→ **GOAL**
Repeat everything in the material exactly.

● ● ● ● ● ● ●

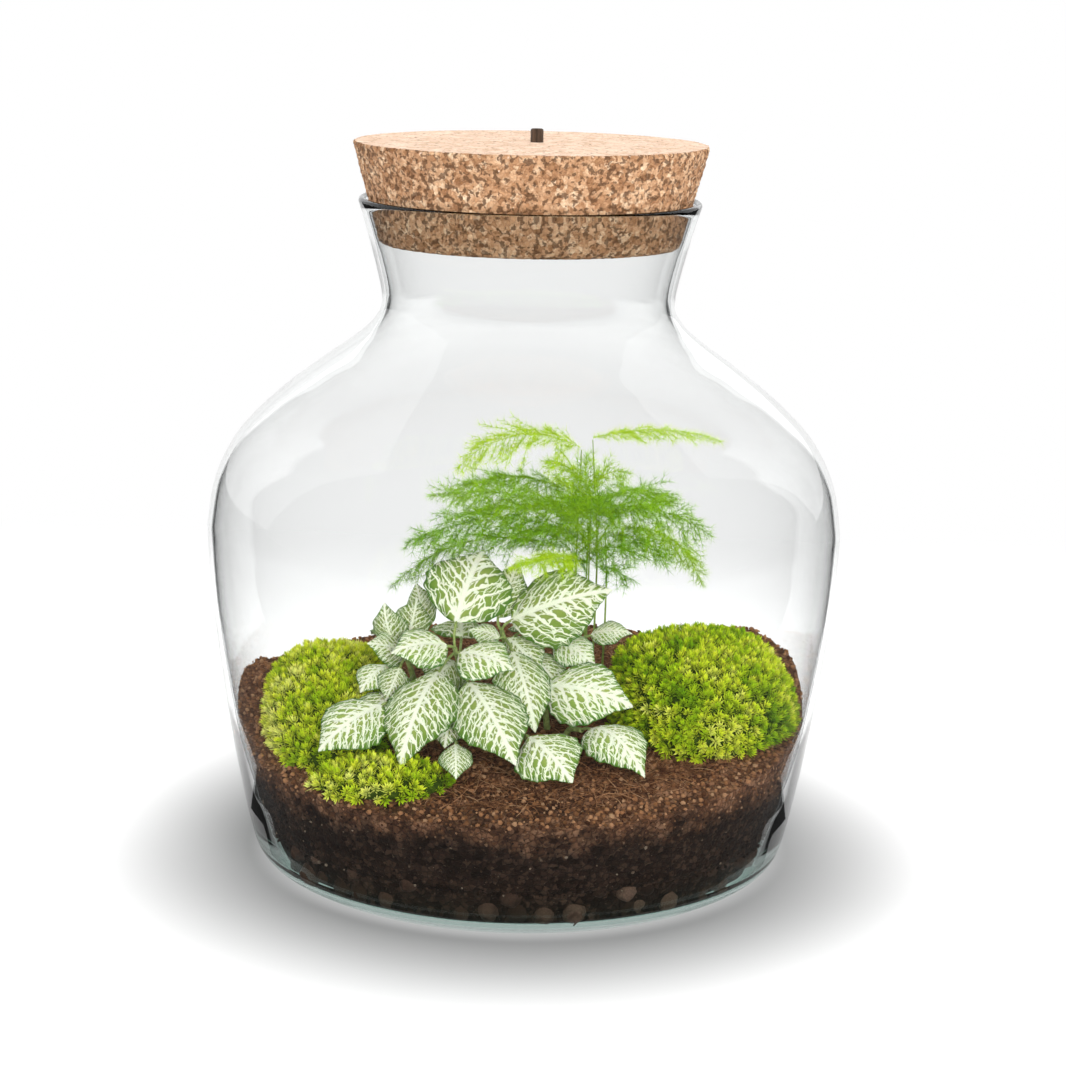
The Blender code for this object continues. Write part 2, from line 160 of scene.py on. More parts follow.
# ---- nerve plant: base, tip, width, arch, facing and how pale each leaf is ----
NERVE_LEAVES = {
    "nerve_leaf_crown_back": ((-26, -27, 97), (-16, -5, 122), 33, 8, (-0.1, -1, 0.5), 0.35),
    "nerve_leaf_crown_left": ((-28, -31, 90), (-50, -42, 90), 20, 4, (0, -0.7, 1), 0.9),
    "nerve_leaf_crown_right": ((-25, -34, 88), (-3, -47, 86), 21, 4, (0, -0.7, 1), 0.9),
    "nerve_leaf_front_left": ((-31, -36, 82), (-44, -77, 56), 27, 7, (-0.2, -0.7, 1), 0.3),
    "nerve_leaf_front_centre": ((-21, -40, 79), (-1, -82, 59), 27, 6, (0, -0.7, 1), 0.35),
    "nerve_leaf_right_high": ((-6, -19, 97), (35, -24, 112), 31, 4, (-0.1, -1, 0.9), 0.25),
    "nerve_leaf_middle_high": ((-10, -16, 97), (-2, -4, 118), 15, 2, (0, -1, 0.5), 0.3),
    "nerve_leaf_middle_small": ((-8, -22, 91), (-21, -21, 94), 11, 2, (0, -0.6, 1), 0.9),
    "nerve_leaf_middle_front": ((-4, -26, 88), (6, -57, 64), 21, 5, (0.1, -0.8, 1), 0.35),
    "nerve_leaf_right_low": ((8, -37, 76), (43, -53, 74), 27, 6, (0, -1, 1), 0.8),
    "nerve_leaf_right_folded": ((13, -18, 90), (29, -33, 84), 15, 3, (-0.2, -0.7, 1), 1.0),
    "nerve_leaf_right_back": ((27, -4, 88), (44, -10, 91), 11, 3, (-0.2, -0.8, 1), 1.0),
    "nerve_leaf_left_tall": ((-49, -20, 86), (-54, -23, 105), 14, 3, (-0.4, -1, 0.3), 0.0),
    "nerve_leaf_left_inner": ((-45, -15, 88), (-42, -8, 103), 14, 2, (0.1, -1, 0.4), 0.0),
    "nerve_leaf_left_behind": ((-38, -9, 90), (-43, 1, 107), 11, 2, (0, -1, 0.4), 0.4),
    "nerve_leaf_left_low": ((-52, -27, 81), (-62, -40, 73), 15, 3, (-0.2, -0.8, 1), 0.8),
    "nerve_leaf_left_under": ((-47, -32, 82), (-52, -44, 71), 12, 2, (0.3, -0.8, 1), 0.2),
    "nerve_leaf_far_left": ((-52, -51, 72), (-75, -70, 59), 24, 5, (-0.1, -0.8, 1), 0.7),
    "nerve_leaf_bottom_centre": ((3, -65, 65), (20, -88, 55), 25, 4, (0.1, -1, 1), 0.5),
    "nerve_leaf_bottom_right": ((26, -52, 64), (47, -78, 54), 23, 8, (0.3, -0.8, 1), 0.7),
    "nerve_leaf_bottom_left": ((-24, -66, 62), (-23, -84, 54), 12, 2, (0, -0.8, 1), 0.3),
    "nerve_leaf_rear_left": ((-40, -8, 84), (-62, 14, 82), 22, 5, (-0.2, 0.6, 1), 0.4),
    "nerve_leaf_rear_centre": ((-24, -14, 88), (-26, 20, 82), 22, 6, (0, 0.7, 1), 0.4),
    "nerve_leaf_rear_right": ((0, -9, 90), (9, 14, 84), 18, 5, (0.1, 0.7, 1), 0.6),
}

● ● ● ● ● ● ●

→ **OUTPUT FOR THIS TASK**
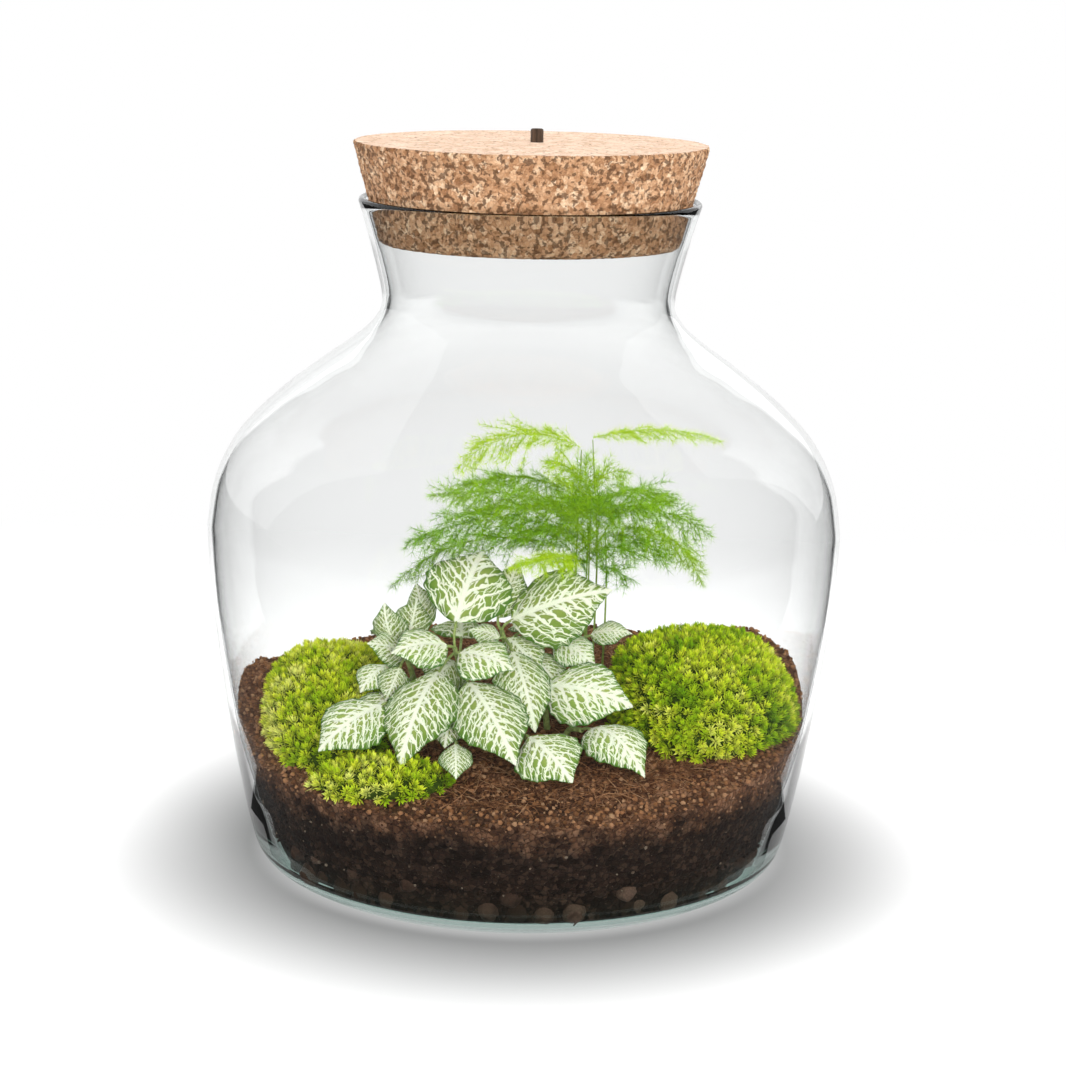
The Blender code for this object continues. Write part 2, from line 160 of scene.py on. More parts follow.
# ---- nerve plant: base, tip, width, arch, facing and how pale each leaf is ----
NERVE_LEAVES = {
    "nerve_leaf_crown_back": ((-26, -27, 97), (-16, -5, 122), 33, 8, (-0.1, -1, 0.5), 0.35),
    "nerve_leaf_crown_left": ((-28, -31, 90), (-50, -42, 90), 20, 4, (0, -0.7, 1), 0.9),
    "nerve_leaf_crown_right": ((-25, -34, 88), (-3, -47, 86), 21, 4, (0, -0.7, 1), 0.9),
    "nerve_leaf_front_left": ((-31, -36, 82), (-44, -77, 56), 27, 7, (-0.2, -0.7, 1), 0.3),
    "nerve_leaf_front_centre": ((-21, -40, 79), (-1, -82, 59), 27, 6, (0, -0.7, 1), 0.35),
    "nerve_leaf_right_high": ((-6, -19, 97), (35, -24, 112), 31, 4, (-0.1, -1, 0.9), 0.25),
    "nerve_leaf_middle_high": ((-10, -16, 97), (-2, -4, 118), 15, 2, (0, -1, 0.5), 0.3),
    "nerve_leaf_middle_small": ((-8, -22, 91), (-21, -21, 94), 11, 2, (0, -0.6, 1), 0.9),
    "nerve_leaf_middle_front": ((-4, -26, 88), (6, -57, 64), 21, 5, (0.1, -0.8, 1), 0.35),
    "nerve_leaf_right_low": ((8, -37, 76), (43, -53, 74), 27, 6, (0, -1, 1), 0.8),
    "nerve_leaf_right_folded": ((13, -18, 90), (29, -33, 84), 15, 3, (-0.2, -0.7, 1), 1.0),
    "nerve_leaf_right_back": ((27, -4, 88), (44, -10, 91), 11, 3, (-0.2, -0.8, 1), 1.0),
    "nerve_leaf_left_tall": ((-49, -20, 86), (-54, -23, 105), 14, 3, (-0.4, -1, 0.3), 0.0),
    "nerve_leaf_left_inner": ((-45, -15, 88), (-42, -8, 103), 14, 2, (0.1, -1, 0.4), 0.0),
    "nerve_leaf_left_behind": ((-38, -9, 90), (-43, 1, 107), 11, 2, (0, -1, 0.4), 0.4),
    "nerve_leaf_left_low": ((-52, -27, 81), (-62, -40, 73), 15, 3, (-0.2, -0.8, 1), 0.8),
    "nerve_leaf_left_under": ((-47, -32, 82), (-52, -44, 71), 12, 2, (0.3, -0.8, 1), 0.2),
    "nerve_leaf_far_left": ((-52, -51, 72), (-75, -70, 59), 24, 5, (-0.1, -0.8, 1), 0.7),
    "nerve_leaf_bottom_centre": ((3, -65, 65), (20, -88, 55), 25, 4, (0.1, -1, 1), 0.5),
    "nerve_leaf_bottom_right": ((26, -52, 64), (47, -78, 54), 23, 8, (0.3, -0.8, 1), 0.7),
    "nerve_leaf_bottom_left": ((-24, -66, 62), (-23, -84, 54), 12, 2, (0, -0.8, 1), 0.3),
    "nerve_leaf_rear_left": ((-40, -8, 84), (-62, 14, 82), 22, 5, (-0.2, 0.6, 1), 0.4),
    "nerve_leaf_rear_centre": ((-24, -14, 88), (-26, 20, 82), 22, 6, (0, 0.7, 1), 0.4),
    "nerve_leaf_rear_right": ((0, -9, 90), (9, 14, 84), 18, 5, (0.1, 0.7, 1), 0.6),
}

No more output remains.